Thence he sent his servant to Vienna, a distance of a few miles, to change some gold bezants for the coin of the country. This attracted notice, and the page was carried before a magistrate, and interrogated. He professed to be in the service of a rich merchant who would arrive in a day or two, and, thus escaping, returned to his master, and advised him to hasten away; but Richard was too unwell to proceed, and remained at the inn, doing all in his power to avert suspicion-even attending to the horses, and turning the spit in the kitchen. His precautions were disconcerted; the page, going again to Vienna, imprudently carried in his belt an embroidered hawking-glove, which betrayed its owner to be of high rank; and being again seized and tortured, confessed his master's name and present hiding-place.

Armed men were immediately sent to surround the inn, and the Mayor of Vienna, entering, found the worn-out pilgrim lying asleep upon his bed, and aroused him with the words, "Hail, King of England! In vain thou disguisest thyself; thy face betrays thee."
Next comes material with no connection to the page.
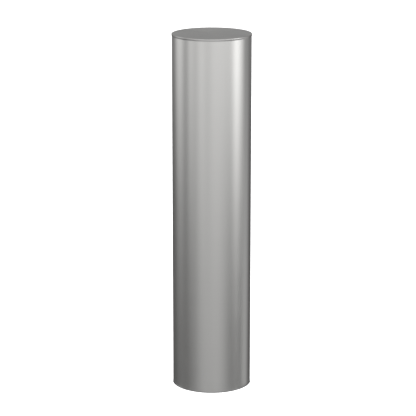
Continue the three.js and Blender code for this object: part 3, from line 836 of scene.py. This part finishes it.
def make_plates(materials):
    steel = materials["steel"]
    columns = numbered("guide_column", 3)
    foot_screws = numbered("foot_screw", 3)
    frame_screws = numbered("frame_screw", 6)
    low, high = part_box("guide_bush_1")
    bush_radius = (high.x - low.x) / 2.0 - BUSH_LIP

    name = "slider_flange"
    holes = holes_round(columns, bush_radius, name) + holes_round(foot_screws, SCREW_HOLE, name)
    plate(name, "bollard", "steel", steel, 1.0, PLATE_ANGLE, holes)

    name = "foot_ring"
    holes = holes_round(foot_screws, SCREW_HOLE, name)
    plate(name, "bollard", "steel", steel, 1.0, PLATE_ANGLE, holes)

    name = "lower_plate"
    holes = holes_round(columns, NUT_THREAD_HOLE, name)
    radii = [r for r, z in meridian(name, near=PLATE_ANGLE)]
    r = (min(radii) + max(radii)) / 2.0 + LIGHTENING_OUT
    level = middle(name).z
    for k in range(3):
        a = math.radians(120.0 * k)
        point = (r * math.cos(a), r * math.sin(a), level)
        holes.append((point, LIGHTENING_HOLE, PLATE_CUT, "Z"))
    plate(name, "ground_unit", "steel", steel, 1.0, PLATE_ANGLE, holes)

    zinc = materials["galvanised"]
    name = "frame_flange"
    holes = holes_round(frame_screws, SCREW_HOLE, name) + holes_round(columns, SPIGOT_HOLE, name)
    plate(name, "ground_unit", "galvanised", zinc, 0.8, CLEAR_ANGLE, holes)

    name = "foundation_casing"
    holes = holes_round(frame_screws, SCREW_HOLE, "frame_flange")
    deeper = 12.0 * MM      # how much further down the cut goes, into the casing's flange
    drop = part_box("frame_flange")[0].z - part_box(name)[1].z + deeper
    holes = [(point - Vector((0.0, 0.0, drop)), r, half, along) for point, r, half, along in holes]
    for socket, towards in SOCKETS:
        point = middle(socket)
        point.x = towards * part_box(name)[1].x
        holes.append((point, pipe_radius(socket) + PIPE_FIT, PIPE_CUT, "X"))
    plate(name, "ground_unit", "galvanised", zinc, 0.8, CLEAR_ANGLE, holes)


CASING_BEAD = 3.2 * MM      # radii of the weld beads
LUG_BEAD = 2.4 * MM
FOOT_BEAD = 2.2 * MM
LUG_HALF = 25.0 * MM        # from the middle of a lug round to its two beads
LUG_END = 4.0 * MM          # the beads stop this far from its ends


def make_welds(materials):
    zinc = materials["galvanised"]
    wall = casing_wall()
    flange = [z for r, z in meridian("foundation_casing", near=CLEAR_ANGLE) if r > wall + MM]
    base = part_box("casing_base")[1].z
    for name, level in (("casing_flange_weld", min(flange)), ("casing_base_weld", base)):
        weld_bead(
            name, circle_path(wall, level, 180), CASING_BEAD, True, zinc, "ground_unit", "galvanised"
        )
    for k in range(3):
        low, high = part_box(f"anchor_lug_{k + 1}")
        for side in (-1.0, 1.0):
            a = math.radians(120.0 * k) + side * LUG_HALF / wall
            x, y = wall * math.cos(a), wall * math.sin(a)
            weld_bead(
                f"lug_weld_{k + 1}_{'left' if side < 0 else 'right'}",
                [(x, y, low.z + LUG_END), (x, y, high.z - LUG_END)],
                LUG_BEAD,
                False,
                zinc,
                "ground_unit",
                "galvanised",
            )
    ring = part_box("foot_ring")[1]
    weld_bead(
        "foot_ring_weld", circle_path(ring.x, ring.z, 120), FOOT_BEAD, True,
        materials["steel"], "bollard", "steel",
    )


# ---- Threads, screws and nuts ----------------------------------------------------------------


def threaded_piece(name, body, slot, material, zone, depth, pitch, sides, socket=0.0):
    """A turned CAD node with a thread cut between two heights, and a hexagon socket if it has
    one: the points at the socket's radius turn into six-sided rings."""
    centre = middle(name)
    centre.z = 0.0
    outline = meridian(name)
    bottom, top = zone
    slack = 0.05 * MM
    for i, ((r0, z0), (r1, z1)) in enumerate(zip(outline, outline[1:])):
        if abs(r0 - r1) < slack and z0 < bottom + slack and z1 > top - slack:
            break
    crest = r0
    root = crest - depth
    run = 0.6 * depth
    lower = outline[: i + 1] + [(crest, bottom), (root, bottom + run)]
    upper = [(root, top - run), (crest, top)] + outline[i + 1 :]
    if bottom - z0 < MM:
        lower = outline[:i] + [(root, z0), (root, bottom + run)]
    if z1 - top < MM:
        upper = [(root, top - run), (root, z1)] + outline[i + 2 :]
    if socket:
        lower, upper = (
            [(1.13 * r, z, HEXAGON) if abs(r - socket) < 0.1 * MM else (r, z) for r, z in half]
            for half in (lower, upper)
        )
    build = bmesh.new()
    lathe(build, lower + [None], sides, centre)
    lathe(build, upper + [None], sides, centre)
    thread(build, bottom + run, top - run, crest, root, pitch, sides, centre)
    piece = link(name + "_threaded", build, material, 40.0)
    return settle(piece, body, slot, name)


SCREW_LEAD = 10.0 * MM
M16_PITCH = 2.0 * MM
M12_PITCH = 1.75 * MM


def make_threaded_pieces(materials):
    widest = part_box("lead_screw")[1].x
    steps = sorted(z for r, z in meridian("lead_screw") if r > 0.99 * widest)
    threaded_piece(
        "lead_screw", "screw", "ground_steel", materials["ground_steel"],
        (steps[0] + 6.0 * MM, steps[-1] - 3.0 * MM), 4.5 * MM, SCREW_LEAD, 48,
    )
    plate_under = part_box("lower_plate")[0].z
    for name in numbered("guide_column", 3):
        threaded_piece(
            name, "ground_unit", "ground_steel", materials["ground_steel"],
            (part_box(name)[0].z + 1.2 * MM, plate_under), 1.1 * MM, M16_PITCH, 36,
        )
    zinc = materials["zinc_screw"]
    for name in numbered("frame_screw", 6):
        low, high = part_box(name)
        zone = (low.z, high.z - 14.0 * MM)
        threaded_piece(
            name, "ground_unit", "zinc_screw", zinc, zone, 1.0 * MM, M12_PITCH, 36, 4.5 * MM
        )
    for name in numbered("foot_screw", 3):
        low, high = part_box(name)
        zone = (low.z + 12.0 * MM, high.z)
        threaded_piece(
            name, "bollard", "zinc_screw", zinc, zone, 1.0 * MM, M12_PITCH, 36, 4.5 * MM
        )


def make_column_nuts(materials):
    for name in numbered("column_nut", 3):
        low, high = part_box(name)
        centre = middle(name)
        centre.z = 0.0
        corner = (high.x - low.x) / 2.0
        face = 0.84 * corner
        chamfer = 0.10 * corner
        bore = NUT_THREAD_HOLE
        lip = 0.6 * MM
        profile = [
            (bore, low.z + lip),
            (bore + lip, low.z),
            (face, low.z),
            (corner, low.z + chamfer, HEXAGON),
            (corner, high.z - chamfer, HEXAGON),
            (face, high.z),
            (bore + lip, high.z),
            (bore, high.z - lip),
        ]
        piece = turned_piece(name + "_chamfered", profile, materials["zinc_screw"], 48, centre)
        settle(piece, "ground_unit", "zinc_screw", name)


def cap_screws(name, points, seat, way, radius, body, material, along="Z"):
    """Cap screws with hexagon sockets, all in one piece. way is +1 for heads that point along
    the axis and -1 for heads that point against it."""
    tall = 1.15 * radius
    socket = 0.58 * radius
    edge = 0.12 * radius
    shank = 0.6 * radius
    tip = -1.6 * radius
    bottom = 0.45 * tall        # of the socket
    profile = [
        (0.0, tip),
        (shank, tip),
        (shank, 0.0),
        (radius, 0.0),
        (radius, tall - edge),
        (radius - edge, tall),
        (socket, tall, HEXAGON),
        (socket, bottom, HEXAGON),
        (0.0, bottom),
    ]
    placed = [(r, seat + way * z, *facets) for r, z, *facets in profile]
    build = bmesh.new()
    for point in points:
        lathe(build, placed, 36, point, along)
    return settle(link(name, build, material), body, "zinc_screw")


def around(angles, radius):
    return [
        (radius * math.cos(math.radians(a)), radius * math.sin(math.radians(a)), 0.0)
        for a in angles
    ]


NUT_SCREWS_IN = 7.5 * MM        # from the rim of a part in to the ring of its screws
HOUSING_SCREWS_IN = 8.0 * MM
LANTERN_SCREWS_IN = 6.0 * MM
MOTOR_SCREW_RING = 34.0 * MM    # radius of the ring of screws under the motor
LANTERN_RIM = 8.0 * MM          # thickness of the lantern's two flanges


def make_small_screws(materials):
    zinc = materials["zinc_screw"]
    by_sixty = [30.0 + 60.0 * k for k in range(6)]
    by_ninety = [45.0 + 90.0 * k for k in range(4)]
    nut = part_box("screw_nut")
    cap_screws(
        "nut_flange_screws", around(by_sixty, nut[1].x - NUT_SCREWS_IN), nut[0].z, -1.0, 5.0 * MM,
        "bollard", zinc,
    )
    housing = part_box("bearing_housing")
    cap_screws(
        "housing_screws", around(by_sixty, housing[1].x - HOUSING_SCREWS_IN), housing[1].z, 1.0,
        6.0 * MM,
        "ground_unit", zinc,
    )
    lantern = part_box("motor_lantern")
    places = around(by_ninety, lantern[1].x - LANTERN_SCREWS_IN)
    cap_screws(
        "lantern_upper_screws", places, lantern[1].z - LANTERN_RIM, -1.0, 4.5 * MM,
        "ground_unit", zinc,
    )
    cap_screws(
        "lantern_lower_screws", places, lantern[0].z + LANTERN_RIM, 1.0, 4.5 * MM,
        "ground_unit", zinc,
    )
    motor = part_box("motor")
    cap_screws(
        "motor_bell_screws", around(by_ninety, MOTOR_SCREW_RING), motor[0].z, -1.0, 4.0 * MM,
        "ground_unit", zinc,
    )


# ---- Seals, sensor faces and plug ------------------------------------------------------------


def make_seals(materials):
    """Shields of the bearing and rubber rings round the pipe sockets."""
    rubber = materials["rubber"]
    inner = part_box("bearing_inner_ring")[1].x + 0.3 * MM
    low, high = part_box("bearing_outer_ring")
    outer = meridian("bearing_outer_ring")[0][0] - 0.1 * MM
    thick = 1.6 * MM
    for name, level in (("bearing_shield_lower", low.z), ("bearing_shield_upper", high.z - thick)):
        groove = (inner + outer) / 2.0
        profile = [
            (inner, level),
            (outer, level),
            (outer, level + thick),
            (groove + 0.8 * MM, level + thick),
            (groove, level + 0.6 * thick),
            (groove - 0.8 * MM, level + thick),
            (inner, level + thick),
        ]
        piece = turned_piece(name, filleted(profile, 0.2 * MM), rubber, 80)
        settle(piece, "ground_unit", "rubber")
    wall = casing_wall()
    for socket, towards in SOCKETS:
        centre = middle(socket)
        centre.x = 0.0
        pipe = pipe_radius(socket)
        bore = pipe + 0.1 * MM
        rim = pipe + 5.5 * MM
        first, last = sorted((towards * (wall - 3.5 * MM), towards * (wall + 3.0 * MM)))
        profile = [(bore, first), (rim, first), (rim, last), (bore, last)]
        name = socket.replace("socket", "grommet")
        piece = turned_piece(name, filleted(profile, 1.5 * MM), rubber, 96, centre, "X")
        settle(piece, "ground_unit", "rubber")


SENSOR_HALF = 7.0 * MM      # from a sensor's middle to its side towards the axis
FACE_DOWN = 4.0 * MM        # the active face's centre, below the sensor's middle
LAMP_UP = 9.0 * MM          # the lamp's centre, above it


def make_sensor_faces(materials):
    """The round active face and the small lamp of each sensor, on the side towards the axis."""
    axis = AXES["rail"]
    for name in ("upper_sensor", "lower_sensor"):
        centre = middle(name)
        reach = centre.dot(axis)
        across = centre - axis * reach
        face = reach - SENSOR_HALF
        profile = [(0.0, -1.0), (5.5, -1.0), (6.5, -0.4), (6.5, 1.0), (0.0, 1.0)]
        placed = [(r * MM, face + z * MM) for r, z in profile]
        spot = across - Vector((0.0, 0.0, FACE_DOWN))
        disc = turned_piece(name + "_face", placed, materials["blue_paint"], 48, spot, "rail")
        settle(disc, "ground_unit", "blue_paint")
        lamp = [(0.0, -0.8), (1.0, -0.7), (1.5, -0.2), (1.5, 1.0), (0.0, 1.0)]
        placed = [(r * MM, face + z * MM) for r, z in lamp]
        spot = across + Vector((0.0, 0.0, LAMP_UP))
        lens = turned_piece(name + "_lamp", placed, materials["orange_rubber"], 32, spot, "rail")
        settle(lens, "ground_unit", "orange_rubber")


def make_gearbox_plug(materials):
    low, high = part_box("gearbox")
    level = low.z + 0.35 * (high.z - low.z)
    side = 55.0 * MM            # from the axis to the gearbox's side
    head = -side - 6.0 * MM
    collar = -side - 1.5 * MM
    inside = -side + 1.0 * MM
    profile = [
        (0.0, head),
        (7.0 * MM, head),
        (8.5 * MM, -side - 5.2 * MM, HEXAGON),
        (8.5 * MM, collar, HEXAGON),
        (10.0 * MM, collar),
        (10.0 * MM, inside),
        (0.0, inside),
    ]
    piece = turned_piece(
        "gearbox_oil_plug", profile, materials["zinc_screw"], 48, (0.0, 0.0, level), "Y"
    )
    settle(piece, "ground_unit", "zinc_screw")


# ---- CAD nodes that stay as they are ---------------------------------------------------------


EDGE_WIDTH = 0.4 * MM       # of the fine bevel on the CAD nodes
MERGE_BEFORE = 0.01 * MM    # corners closer than this are joined before the bevel, and after
MERGE_AFTER = 0.002 * MM


def dress_cad_nodes(materials, slots):
    """Materials, rounded shading and a fine edge for the CAD nodes that no piece replaces."""
    for name, thing in frame["nodes"].items():
        if thing.hide_render:
            continue
        mesh = thing.data
        mesh.materials.clear()
        mesh.materials.append(materials[slots[name]])
        shade(mesh)
        weld = thing.modifiers.new("weld", "WELD")
        weld.merge_threshold = MERGE_BEFORE
        edge = thing.modifiers.new("edge", "BEVEL")
        edge.width = EDGE_WIDTH
        edge.segments = 2
        edge.limit_method = "ANGLE"
        edge.angle_limit = math.radians(40.0)
        edge.harden_normals = True
        clean = thing.modifiers.new("clean", "WELD")
        clean.merge_threshold = MERGE_AFTER


make_camera()
make_world()
make_floor(hole_radius=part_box("cap")[1].x + FLOOR_GAP)
MATERIALS = make_materials()
SLOTS = {row["node"]: row["material_slot"] for row in frame["record"]["subparts"]}
make_post(MATERIALS)
make_turned_pieces(MATERIALS, SLOTS)
make_plates(MATERIALS)
make_welds(MATERIALS)
make_threaded_pieces(MATERIALS)
make_column_nuts(MATERIALS)
make_small_screws(MATERIALS)
make_seals(MATERIALS)
make_sensor_faces(MATERIALS)
make_gearbox_plug(MATERIALS)
dress_cad_nodes(MATERIALS, SLOTS)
Awakening, the Lion-heart grasped his sword, declaring he would yield it to none but the Duke. The Mayor told him it was well for him that he had fallen into their hands, rather than into those of the Montferrat family; and Leopold, arriving, reproached him for the insult to the Austrian banner, which indeed was far more dishonored by its lord's foul treatment of a crusading pilgrim, than by its fall into the moat of Acre. He was conducted to Vienna, and thence to the lonely Castle of Tierenstein, where he was watched day and night by guards with drawn swords. Leopold sent information of his capture to the Emperor, Henry VI., who bore a grudge to Richard for his alliance with Tancred, who had usurped Sicily from the Empress Constance; he therefore offered a price for the illustrious prisoner, and placed him in the strong Castle of Triefels. Months passed away, and no tidings reached him from without. He deemed himself forgotten in his captivity, and composed an indignant _sirvente_ in his favorite Provencal tongue. The second verse we give in the original, for the sake of being brought so near to the royal troubadour:

"Or sachen ben, mici hom e mici baron,

Angles, Norman, Peytavin, et Gascon,

Qu'yeu non hai ja si pauore compagnon

Que per ave, lou laissesse en prison.

Faire reproche, certes yeu voli. Non;

Mais souis dos hivers prez."

Or, as it may be rendered in modern French:

"Or sachent bien, mes hommes, mes barons,

Anglais, Normands, Poitevins, Gascons,

Que je n'ai point si pauvre compagnon

Que pour argent, je le laisse en prison.

Faire reproche, certes, je ne le veux. Non;

Mais suis deux hivers pris."

This melancholy line, "Two winters am I bound," is the burden of the song, closing the recurring rhymes of each stanza. In the next he complains that a captive is without friends or relations, and asks where will be the honor of his people if he dies in captivity. He laments over the French King ravaging his lands and breaking the oaths they had together sworn while he is "_deux hivers pris_," and speaks of two of his beloved troubadour companions by name, as certain to stir up his friends in his cause, and to mourn for his loss while he is "_deux hivers pris_."